• In an interview with Hillary Chute, shortly after the publication of
    Footnotes in Gaza (2009), Joe Sacco describes his impression of the
    insistence of the past on the present: “It’s almost as if history
    bleeds. In people’s minds, one bit of history bleeds into another bit
    of history. … And it gives you this idea … that history hasn’t really
    stopped.” His words here call to mind the work of another comics
    creator, Art Spiegelman, whose Maus: A Survivor’s Tale volume I (1986)
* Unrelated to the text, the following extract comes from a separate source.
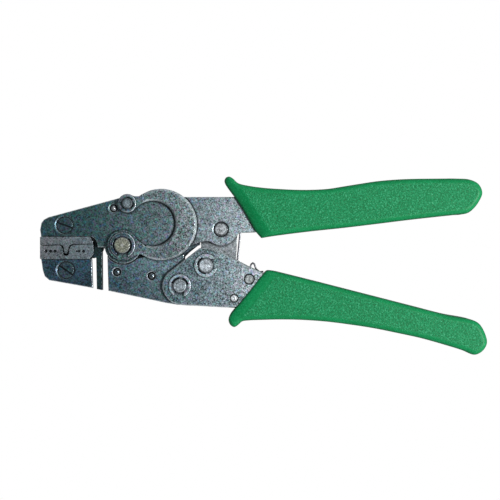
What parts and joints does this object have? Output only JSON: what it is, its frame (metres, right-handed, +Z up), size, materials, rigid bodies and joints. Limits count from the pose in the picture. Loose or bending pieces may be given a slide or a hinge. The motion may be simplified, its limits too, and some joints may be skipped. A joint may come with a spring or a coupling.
{
  "type": "ratchet crimping tool",
  "caption": "Hand-held ratchet crimping tool for open-barrel contacts, with swinging lower jaw, toggle link, ratchet pawl, horseshoe spring plates and grained grips.",
  "frame": {"origin": "on the main pivot axis, at the flat lower end face of the main pivot pin, on the plane the tool rests on", "axes": "+X from the main pivot towards the handles, +Y towards the upper jaw side, +Z up along the pivot axes"},
  "size_m": [0.2102, 0.0838, 0.0192],
  "materials": {
    "frame_steel": "blue-black oxidised, mottled",
    "handle_plate_steel": "grey oxidised, mottled",
    "spring_steel": "tempered, mottled",
    "die_steel": "ground",
    "pin_steel": "turned",
    "ring_steel": "phosphated",
    "wire_steel": "drawn wire",
    "screw_steel": "black oxide",
    "grip_green": "finely grained moulding with smooth lips"
  },
  "bodies": {
    "frame_upper": {"upper_plate_front": "frame_steel", "upper_plate_rear": "frame_steel", "upper_jaw_spacer": "frame_steel", "upper_handle_spacer": "frame_steel", "upper_handle_rivets": "pin_steel", "spring_plate_front": "spring_steel", "spring_plate_rear": "spring_steel", "upper_die": "die_steel", "upper_die_screw": "screw_steel", "main_pivot_pin": "pin_steel", "main_pivot_e_rings": "ring_steel", "spring_anchor_pin": "pin_steel", "spring_anchor_e_rings": "ring_steel", "upper_dowel": "pin_steel", "link_pin": "pin_steel", "upper_grip": "grip_green"},
    "jaw_lower": {"lower_jaw_core": "frame_steel", "lower_jaw_plate_front": "frame_steel", "lower_jaw_plate_rear": "frame_steel", "tip_plate_front": "frame_steel", "tip_plate_rear": "frame_steel", "lower_die": "die_steel", "lower_die_screw": "screw_steel", "lower_jaw_dowels": "pin_steel", "terminal_stop": "frame_steel", "stop_pins": "pin_steel"},
    "link": {"toggle_link": "frame_steel"},
    "handle_lower": {"handle_plate_front": "handle_plate_steel", "handle_plate_rear": "handle_plate_steel", "handle_spacer": "frame_steel", "handle_rivets": "pin_steel", "jaw_pin": "pin_steel", "toggle_pin": "pin_steel", "jaw_pin_e_rings": "ring_steel", "toggle_e_rings": "ring_steel", "link_washers": "frame_steel", "spring_post": "pin_steel", "pawl_rivet": "pin_steel", "return_spring": "wire_steel", "pawl_spring": "wire_steel", "lower_grip": "grip_green"},
    "pawl": {"ratchet_pawl": "frame_steel"}
  },
  "joints": [
    {"name": "handle_squeeze", "type": "hinge", "parent": "link", "child": "handle_lower", "pos_m": [0.0391, -0.0095, 0.0096], "axis": [0, 0, 1], "range_deg": [-40, 0.5]},
    {"name": "link_swing", "type": "hinge", "parent": "frame_upper", "child": "link", "pos_m": [0.0461, 0.0075, 0.0096], "axis": [0, 0, 1], "range_deg": [-0.22, 17.25]},
    {"name": "jaw_close", "type": "hinge", "parent": "frame_upper", "child": "jaw_lower", "pos_m": [0, 0, 0.0096], "axis": [0, 0, 1], "range_deg": [-0.1, 8.35]},
    {"name": "pawl_swing", "type": "hinge", "parent": "handle_lower", "child": "pawl", "pos_m": [0.0523, -0.0249, 0.0096], "axis": [0, 0, 1], "range_deg": [-15, 15], "stiffness_Nm_per_rad": 0.01}
  ],
  "couplings": [
    {"joint": "link_swing", "follows": "handle_squeeze", "ratio": -0.43},
    {"joint": "jaw_close", "follows": "handle_squeeze", "ratio": -0.2075}
  ]
}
    is subtitled “My Father Bleeds History.” The suggestion is that the
    process of drawing out the past is a bloodletting, a “slow, painful
    effusion of history” (“The Shadow of a Past Time” 203), but this
    choice of words also points to a quality particular to comics form,
    that of the potential for the immediacy of past, present and future in
    panel-based graphic representation. Comics are uniquely placed to play
    with representations of the passing of time, often engaging directly
    with issues of history, memory and trauma through their formal
    elements. Maus I and II (1991) and Sacco’s Safe Area Goražde: The War
    in Eastern Bosnia, 1992-95 (2000) are two works that represent a
    narrative based on second-hand memory, framing their narratives by the
    process involved in recording history. For Sacco and Spiegelman
    history is a fluid construct, leaking into and mixing with the
    present, and this is addressed consciously in their formal choices on
    the page. This paper will explore the ways in which both writers
    approach the issue of representing time, using Maus and Safe Area
    Goražde to draw comparisons in their use of comics form, and arguing
    for the unique advantages of the form in representing the flexibility
    of temporal space.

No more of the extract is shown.